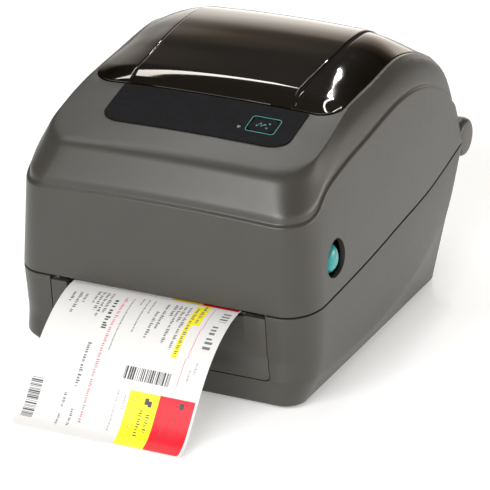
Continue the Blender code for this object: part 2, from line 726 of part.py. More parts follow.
==
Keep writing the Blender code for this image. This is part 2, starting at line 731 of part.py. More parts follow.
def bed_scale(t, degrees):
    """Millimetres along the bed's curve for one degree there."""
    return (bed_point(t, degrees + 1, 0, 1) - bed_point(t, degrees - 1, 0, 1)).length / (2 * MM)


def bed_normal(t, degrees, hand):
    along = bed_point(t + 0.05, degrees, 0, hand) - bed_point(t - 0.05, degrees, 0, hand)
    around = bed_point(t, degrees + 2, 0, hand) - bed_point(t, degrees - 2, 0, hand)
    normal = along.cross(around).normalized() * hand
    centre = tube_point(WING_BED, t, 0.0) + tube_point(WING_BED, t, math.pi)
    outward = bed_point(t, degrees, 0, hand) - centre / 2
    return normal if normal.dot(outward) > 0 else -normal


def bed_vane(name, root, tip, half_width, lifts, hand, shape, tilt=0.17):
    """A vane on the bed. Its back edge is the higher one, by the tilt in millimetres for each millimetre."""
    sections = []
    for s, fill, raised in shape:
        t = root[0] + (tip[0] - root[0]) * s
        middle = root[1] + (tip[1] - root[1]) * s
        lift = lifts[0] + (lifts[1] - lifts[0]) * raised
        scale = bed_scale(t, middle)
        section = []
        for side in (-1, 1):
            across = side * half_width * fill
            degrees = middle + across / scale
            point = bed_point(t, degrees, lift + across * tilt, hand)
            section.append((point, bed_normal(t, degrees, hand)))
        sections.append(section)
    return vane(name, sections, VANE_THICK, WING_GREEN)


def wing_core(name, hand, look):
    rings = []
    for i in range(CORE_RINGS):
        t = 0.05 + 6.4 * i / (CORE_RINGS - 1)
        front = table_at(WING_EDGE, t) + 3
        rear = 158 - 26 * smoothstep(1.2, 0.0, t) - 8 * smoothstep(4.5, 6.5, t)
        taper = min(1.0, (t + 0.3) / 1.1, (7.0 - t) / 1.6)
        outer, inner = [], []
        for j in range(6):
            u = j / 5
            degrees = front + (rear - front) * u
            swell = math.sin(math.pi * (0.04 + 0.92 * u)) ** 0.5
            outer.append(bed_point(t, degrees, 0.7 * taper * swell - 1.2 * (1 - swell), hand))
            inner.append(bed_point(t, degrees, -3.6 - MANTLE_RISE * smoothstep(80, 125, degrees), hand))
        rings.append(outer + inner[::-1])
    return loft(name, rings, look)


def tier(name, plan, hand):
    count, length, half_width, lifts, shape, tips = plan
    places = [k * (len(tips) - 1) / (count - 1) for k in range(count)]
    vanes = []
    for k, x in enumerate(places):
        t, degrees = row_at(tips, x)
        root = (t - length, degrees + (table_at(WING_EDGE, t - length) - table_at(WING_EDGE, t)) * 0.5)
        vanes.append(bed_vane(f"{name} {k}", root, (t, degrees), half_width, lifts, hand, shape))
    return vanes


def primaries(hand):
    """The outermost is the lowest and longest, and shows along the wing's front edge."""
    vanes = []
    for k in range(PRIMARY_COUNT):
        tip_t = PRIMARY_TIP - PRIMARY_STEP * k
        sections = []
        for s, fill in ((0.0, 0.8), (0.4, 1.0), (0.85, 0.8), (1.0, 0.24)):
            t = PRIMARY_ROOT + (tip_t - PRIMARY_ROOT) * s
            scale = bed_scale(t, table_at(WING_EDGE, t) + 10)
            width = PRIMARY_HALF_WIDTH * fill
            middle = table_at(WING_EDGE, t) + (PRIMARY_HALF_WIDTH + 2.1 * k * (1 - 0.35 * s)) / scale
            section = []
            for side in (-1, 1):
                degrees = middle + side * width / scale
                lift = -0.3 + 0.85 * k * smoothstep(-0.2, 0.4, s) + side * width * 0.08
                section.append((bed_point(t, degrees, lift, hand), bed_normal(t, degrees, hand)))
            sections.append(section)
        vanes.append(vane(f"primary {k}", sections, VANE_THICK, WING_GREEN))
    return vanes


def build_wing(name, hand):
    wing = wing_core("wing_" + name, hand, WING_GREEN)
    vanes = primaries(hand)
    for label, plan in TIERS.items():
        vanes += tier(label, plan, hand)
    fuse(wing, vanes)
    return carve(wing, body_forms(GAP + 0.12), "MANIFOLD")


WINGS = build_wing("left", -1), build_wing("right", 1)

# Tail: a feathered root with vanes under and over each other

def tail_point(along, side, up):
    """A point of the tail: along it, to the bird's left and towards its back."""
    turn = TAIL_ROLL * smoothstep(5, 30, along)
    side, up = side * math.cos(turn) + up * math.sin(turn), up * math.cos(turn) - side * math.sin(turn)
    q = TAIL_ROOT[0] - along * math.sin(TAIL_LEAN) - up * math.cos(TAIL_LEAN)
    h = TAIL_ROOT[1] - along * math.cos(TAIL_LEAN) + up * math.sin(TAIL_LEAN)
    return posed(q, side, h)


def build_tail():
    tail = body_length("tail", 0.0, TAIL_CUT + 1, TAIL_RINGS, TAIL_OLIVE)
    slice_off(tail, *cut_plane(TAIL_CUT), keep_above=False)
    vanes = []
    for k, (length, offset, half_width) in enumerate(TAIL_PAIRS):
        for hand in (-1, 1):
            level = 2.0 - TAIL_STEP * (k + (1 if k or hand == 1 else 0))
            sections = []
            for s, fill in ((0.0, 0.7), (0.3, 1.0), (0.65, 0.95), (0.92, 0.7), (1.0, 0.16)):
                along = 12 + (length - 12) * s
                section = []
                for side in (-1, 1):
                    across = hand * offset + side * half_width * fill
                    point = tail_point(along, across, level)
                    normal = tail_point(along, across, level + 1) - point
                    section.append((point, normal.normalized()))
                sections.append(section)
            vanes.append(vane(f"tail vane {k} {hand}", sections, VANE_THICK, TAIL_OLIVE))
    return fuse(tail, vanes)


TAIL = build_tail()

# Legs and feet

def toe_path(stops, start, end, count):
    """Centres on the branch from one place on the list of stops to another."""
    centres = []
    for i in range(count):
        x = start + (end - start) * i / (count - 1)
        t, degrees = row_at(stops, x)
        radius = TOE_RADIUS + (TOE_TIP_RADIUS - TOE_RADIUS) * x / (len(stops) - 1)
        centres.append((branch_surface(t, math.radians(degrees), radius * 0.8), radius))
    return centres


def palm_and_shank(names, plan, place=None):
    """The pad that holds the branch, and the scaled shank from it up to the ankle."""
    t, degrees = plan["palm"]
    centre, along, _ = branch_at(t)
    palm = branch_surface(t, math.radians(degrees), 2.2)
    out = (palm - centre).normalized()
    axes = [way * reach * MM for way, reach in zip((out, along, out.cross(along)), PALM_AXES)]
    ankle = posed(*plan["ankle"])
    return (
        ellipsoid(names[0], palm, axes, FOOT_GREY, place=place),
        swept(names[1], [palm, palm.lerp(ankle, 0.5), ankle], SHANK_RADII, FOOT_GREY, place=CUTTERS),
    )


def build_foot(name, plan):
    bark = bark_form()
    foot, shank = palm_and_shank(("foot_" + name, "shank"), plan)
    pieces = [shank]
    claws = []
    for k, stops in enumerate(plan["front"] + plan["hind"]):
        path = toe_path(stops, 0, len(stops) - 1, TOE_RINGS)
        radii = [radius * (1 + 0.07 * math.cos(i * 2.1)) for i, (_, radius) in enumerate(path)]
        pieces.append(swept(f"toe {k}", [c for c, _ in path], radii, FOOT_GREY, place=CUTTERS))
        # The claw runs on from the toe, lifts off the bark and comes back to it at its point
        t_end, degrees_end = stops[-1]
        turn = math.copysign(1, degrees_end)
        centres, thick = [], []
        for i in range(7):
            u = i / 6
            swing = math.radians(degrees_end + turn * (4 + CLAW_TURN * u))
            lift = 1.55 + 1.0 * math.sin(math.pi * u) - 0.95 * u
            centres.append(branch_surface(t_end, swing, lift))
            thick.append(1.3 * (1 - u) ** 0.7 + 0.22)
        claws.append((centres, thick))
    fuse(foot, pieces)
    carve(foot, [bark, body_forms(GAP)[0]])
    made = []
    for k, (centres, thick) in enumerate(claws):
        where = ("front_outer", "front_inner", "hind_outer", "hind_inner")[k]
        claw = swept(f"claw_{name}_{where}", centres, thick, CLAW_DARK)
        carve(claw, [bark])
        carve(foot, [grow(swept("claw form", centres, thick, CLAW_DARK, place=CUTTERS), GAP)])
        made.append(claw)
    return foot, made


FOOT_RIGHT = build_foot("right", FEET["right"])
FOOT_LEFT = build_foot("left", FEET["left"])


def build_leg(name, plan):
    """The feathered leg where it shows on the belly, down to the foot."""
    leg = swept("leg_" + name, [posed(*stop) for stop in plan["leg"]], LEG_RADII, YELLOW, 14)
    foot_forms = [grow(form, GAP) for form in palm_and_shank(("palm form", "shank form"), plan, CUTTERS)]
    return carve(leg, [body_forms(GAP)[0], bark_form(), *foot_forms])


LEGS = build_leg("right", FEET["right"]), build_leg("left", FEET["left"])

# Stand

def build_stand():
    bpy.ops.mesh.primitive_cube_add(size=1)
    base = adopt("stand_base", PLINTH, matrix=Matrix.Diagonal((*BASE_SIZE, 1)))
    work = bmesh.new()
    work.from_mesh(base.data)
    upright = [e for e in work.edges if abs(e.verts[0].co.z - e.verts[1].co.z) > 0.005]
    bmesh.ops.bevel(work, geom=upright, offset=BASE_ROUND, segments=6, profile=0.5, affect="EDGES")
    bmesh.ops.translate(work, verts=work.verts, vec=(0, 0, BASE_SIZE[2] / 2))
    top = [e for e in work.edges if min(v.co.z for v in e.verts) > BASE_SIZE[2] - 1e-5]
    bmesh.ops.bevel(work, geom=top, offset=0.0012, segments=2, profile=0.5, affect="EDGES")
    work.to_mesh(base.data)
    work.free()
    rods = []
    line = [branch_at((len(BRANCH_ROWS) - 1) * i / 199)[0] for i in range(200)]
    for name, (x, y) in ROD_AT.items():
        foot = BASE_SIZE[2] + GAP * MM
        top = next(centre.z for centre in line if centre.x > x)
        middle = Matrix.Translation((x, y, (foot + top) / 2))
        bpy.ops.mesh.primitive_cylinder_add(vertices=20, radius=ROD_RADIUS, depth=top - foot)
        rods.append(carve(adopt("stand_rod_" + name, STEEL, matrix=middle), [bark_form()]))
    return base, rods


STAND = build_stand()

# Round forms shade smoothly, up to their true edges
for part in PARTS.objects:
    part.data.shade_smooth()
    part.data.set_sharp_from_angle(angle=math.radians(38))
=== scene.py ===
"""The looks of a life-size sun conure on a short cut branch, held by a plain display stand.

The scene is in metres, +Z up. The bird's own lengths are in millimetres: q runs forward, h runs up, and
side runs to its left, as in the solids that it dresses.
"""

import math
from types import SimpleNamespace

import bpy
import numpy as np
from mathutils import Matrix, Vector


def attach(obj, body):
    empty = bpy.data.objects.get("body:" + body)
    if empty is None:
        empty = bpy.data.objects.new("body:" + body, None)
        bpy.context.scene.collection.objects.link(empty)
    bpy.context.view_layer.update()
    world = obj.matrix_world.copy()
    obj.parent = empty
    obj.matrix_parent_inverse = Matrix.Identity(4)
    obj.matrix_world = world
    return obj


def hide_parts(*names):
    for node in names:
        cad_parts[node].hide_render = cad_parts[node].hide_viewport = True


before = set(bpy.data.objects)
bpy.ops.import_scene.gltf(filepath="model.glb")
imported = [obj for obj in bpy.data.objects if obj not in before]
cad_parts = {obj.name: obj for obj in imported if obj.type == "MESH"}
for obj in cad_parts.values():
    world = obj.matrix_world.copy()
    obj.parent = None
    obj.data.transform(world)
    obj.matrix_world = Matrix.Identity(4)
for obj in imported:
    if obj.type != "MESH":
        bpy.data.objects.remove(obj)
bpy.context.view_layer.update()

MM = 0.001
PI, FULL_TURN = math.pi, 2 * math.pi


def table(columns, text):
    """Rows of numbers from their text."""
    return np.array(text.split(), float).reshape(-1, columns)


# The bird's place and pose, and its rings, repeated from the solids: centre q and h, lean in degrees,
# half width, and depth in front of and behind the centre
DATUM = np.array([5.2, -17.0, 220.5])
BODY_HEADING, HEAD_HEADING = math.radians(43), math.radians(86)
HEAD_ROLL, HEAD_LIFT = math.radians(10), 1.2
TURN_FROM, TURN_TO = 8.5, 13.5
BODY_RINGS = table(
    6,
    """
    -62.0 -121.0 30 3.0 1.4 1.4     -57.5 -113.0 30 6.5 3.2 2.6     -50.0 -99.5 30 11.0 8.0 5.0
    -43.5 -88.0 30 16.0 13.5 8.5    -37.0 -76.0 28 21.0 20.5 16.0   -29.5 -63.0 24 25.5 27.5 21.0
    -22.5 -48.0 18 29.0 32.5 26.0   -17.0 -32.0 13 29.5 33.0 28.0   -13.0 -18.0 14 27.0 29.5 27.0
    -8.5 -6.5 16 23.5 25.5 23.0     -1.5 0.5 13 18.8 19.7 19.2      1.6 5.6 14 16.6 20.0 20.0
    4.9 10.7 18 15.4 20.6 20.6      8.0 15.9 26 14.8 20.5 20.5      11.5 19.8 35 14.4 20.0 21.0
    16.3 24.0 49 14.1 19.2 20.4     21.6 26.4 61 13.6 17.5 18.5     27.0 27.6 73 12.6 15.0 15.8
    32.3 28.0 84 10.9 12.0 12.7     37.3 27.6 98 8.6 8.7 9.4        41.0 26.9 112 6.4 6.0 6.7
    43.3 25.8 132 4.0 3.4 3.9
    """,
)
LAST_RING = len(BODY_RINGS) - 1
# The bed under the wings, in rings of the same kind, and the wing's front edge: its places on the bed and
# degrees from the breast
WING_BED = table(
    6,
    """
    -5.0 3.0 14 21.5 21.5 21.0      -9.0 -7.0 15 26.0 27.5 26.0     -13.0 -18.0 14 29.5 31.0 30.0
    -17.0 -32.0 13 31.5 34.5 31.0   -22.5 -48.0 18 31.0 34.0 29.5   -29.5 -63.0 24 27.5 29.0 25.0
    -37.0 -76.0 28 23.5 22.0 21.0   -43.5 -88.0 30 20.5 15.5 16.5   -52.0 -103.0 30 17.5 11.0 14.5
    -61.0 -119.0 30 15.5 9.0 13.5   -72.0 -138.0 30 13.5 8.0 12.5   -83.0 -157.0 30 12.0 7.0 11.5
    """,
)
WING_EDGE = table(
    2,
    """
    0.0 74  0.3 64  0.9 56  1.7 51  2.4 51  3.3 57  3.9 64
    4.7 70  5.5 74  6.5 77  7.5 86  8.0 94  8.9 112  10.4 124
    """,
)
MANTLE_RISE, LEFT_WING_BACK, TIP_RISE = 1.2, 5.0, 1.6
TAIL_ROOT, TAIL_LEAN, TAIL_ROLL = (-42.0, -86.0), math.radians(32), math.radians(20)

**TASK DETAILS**
Extract exactly and only the span of lines that begins at the line containing "obj.parent = None" and ends at the line containing "return np.array(text.split(), float).reshape(-1, columns)".

**CORRECT RESPONSE**
    obj.parent = None
    obj.data.transform(world)
    obj.matrix_world = Matrix.Identity(4)
for obj in imported:
    if obj.type != "MESH":
        bpy.data.objects.remove(obj)
bpy.context.view_layer.update()

MM = 0.001
PI, FULL_TURN = math.pi, 2 * math.pi


def table(columns, text):
    """Rows of numbers from their text."""
    return np.array(text.split(), float).reshape(-1, columns)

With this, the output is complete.